Before our chat for this article, Ben, Lee Howourth and Chris Lee have been brewing a Farmhouse IPA at Wylam alongside visiting Browar Stu Mostow craft brewery from Wrocław, “the Polish capital of good beer”.
“We’re being represented at De Molen’s Borefts festival in Bodegraven, the Netherlands, in September,” says Ben. “It’s great to be asked. There are only twenty breweries invited and that’s it. I met the great Menno Olivier in Sweden last year although I’ve been a huge fan of his beers since 2009…. It was like meeting your hero!
“They hand pick breweries and keg beers to pour at the festival. Menno personally requested that we include some of our cask beers which is great to know – cask is still important for us.
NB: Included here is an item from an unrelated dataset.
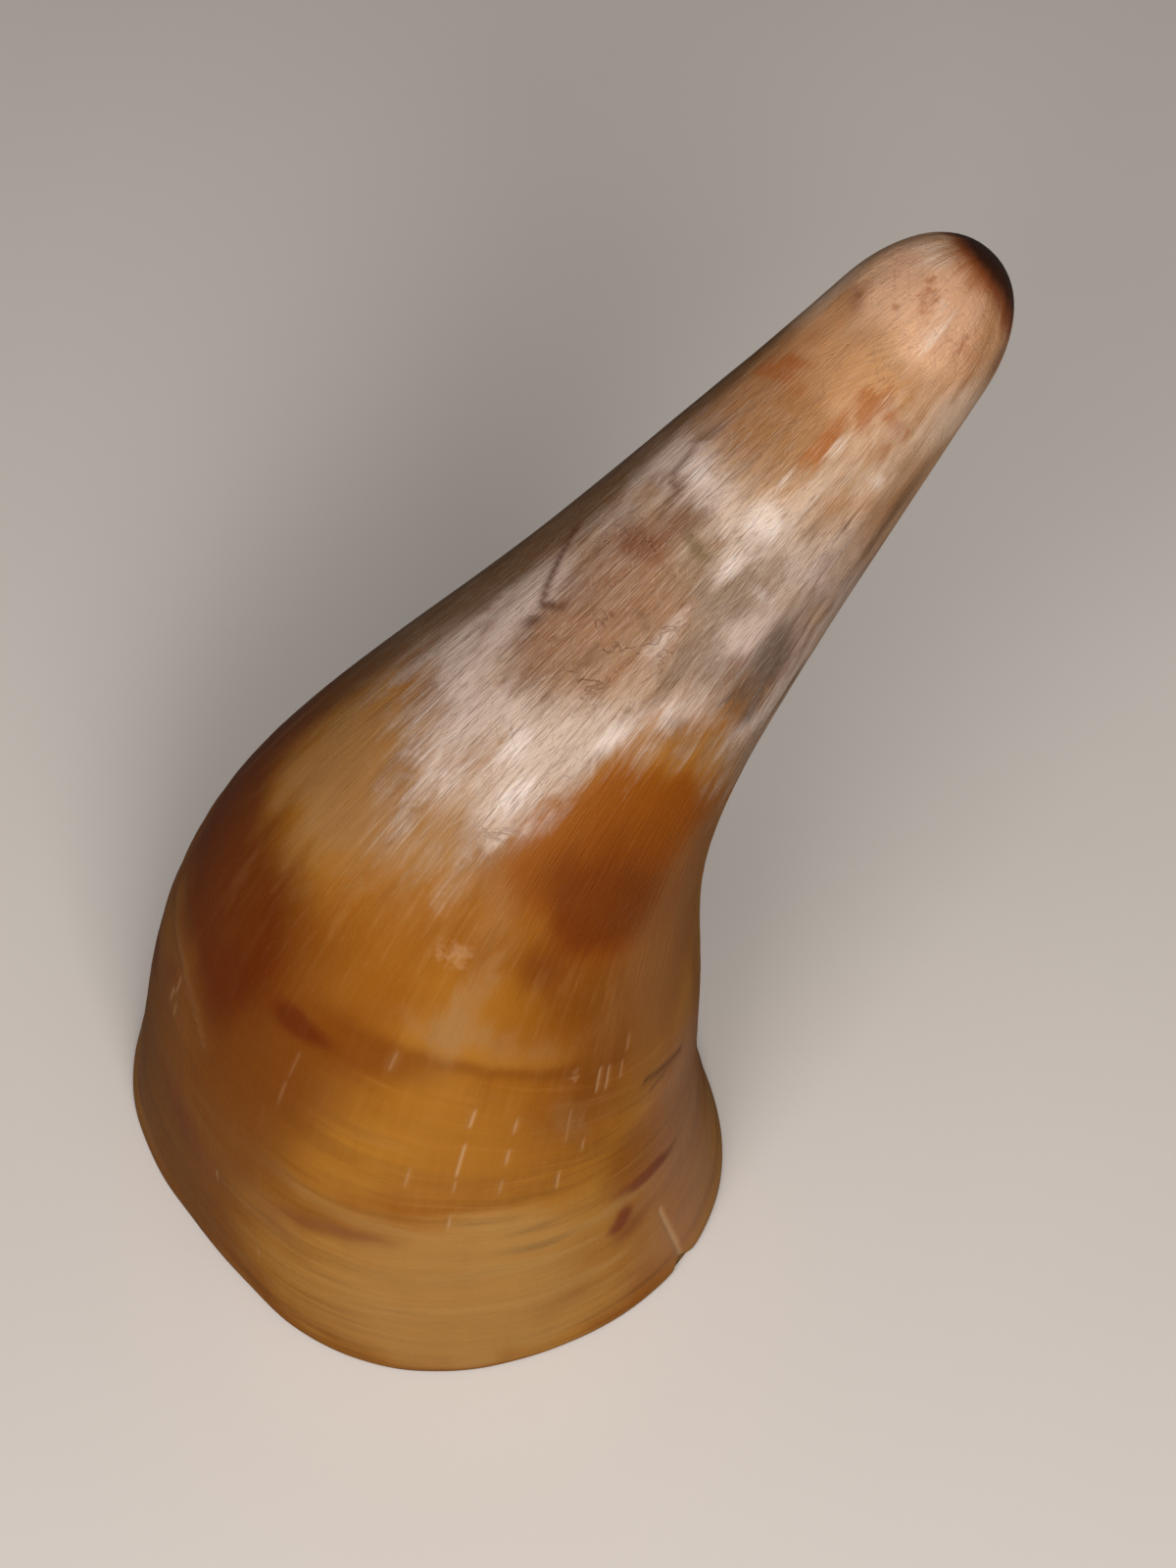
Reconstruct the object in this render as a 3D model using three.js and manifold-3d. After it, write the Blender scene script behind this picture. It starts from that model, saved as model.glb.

“We’ve been asked to do a return collaboration with Anchor Brewing, so it’s possibly San Francisco early in the new year. Brewmaster Scott Ungermann and myself developed a recipe for an IPA which we brewed at Wylam, then I’ll brew exactly the same beer in San Francisco with their yeasts, malts and water profile to see how differently they come out. So, its Kill Phil Volume 1 and Volume 2.
“The beer went out there in August completely under cold chain storage arriving within eight days – with the help of James Clay (the West Yorkshire-based independent importers and distributors of specialist craft beers). “I think some people tend to forget what James Clay has done over the years for the beer industry, through representatives like Bruce Virgo in the North East.”
There’s also a collaboration with Alefarm, a brewery in Copenhagen where Ben produced only the second brew on their new kit. Alefarm brew craft beer with a focus on modern hoppy offerings and a wide array of unique, flavourful mixed-fermentation farmhouse ales.
Ben is also experimenting with Belgian styles and brewing with British heritage malts such as Chevallier, a long-neglected British barley variety that fell out of favour when higher-yield varieties came along.
“It’s good to travel to new places and get to a new country, town or scene, meeting people who you have been following for years,” he says. Judging by his international profile, they’ve also taken note of the Wilkinson effect.
Preparations are well advanced for Craft Beer Calling in October – Wylam Brewery’s special home game is simply one weekend dedicated to an assembly of some of the world’s leading craft breweries all under one roof.
Ben’s passport is back in action for Gothenburg, Sweden, in November and the All In Beer Fest which is about quality over quantity. Invited brewers here tend to be smaller establishments from Sweden, Denmark and the US and the selection of brews they bring to the festival is world-class.
Ben says: “We also kept our word to take beer to Beavertown’s Extravaganza Festival in London (despite the uproar from some other brewers and the general public after the company sold a stake in the business to Heineken for a reported £40m). It’s not our style to back out of anything.”
Berlin is also on the horizon – the craft brewing sector in Germany has been slow off the mark with many brewers wary of producing beer that doesn’t conform to the Reinheitsgebot, the country’s purity laws.
Ben mentions Brlo Brwhouse, a small-batch container craft brewery, in glowing terms, and has brewed beer with Fuerst Wiacek a brewery in Berlin-Spandau.
“They produce great beers and are really good guys,” says Ben. “They’re coming to Wylam to brew with us at some point soon.”
With all that in mind, should we moan about paying a little bit more for the national and international influence on our Newcastle and Gateshead beers? No siree.
As Ben Wilkinson says: “People now appreciate what goes into their beer and recognize they can be expensive for a reason. It’s not about taking a slab back home to skull.”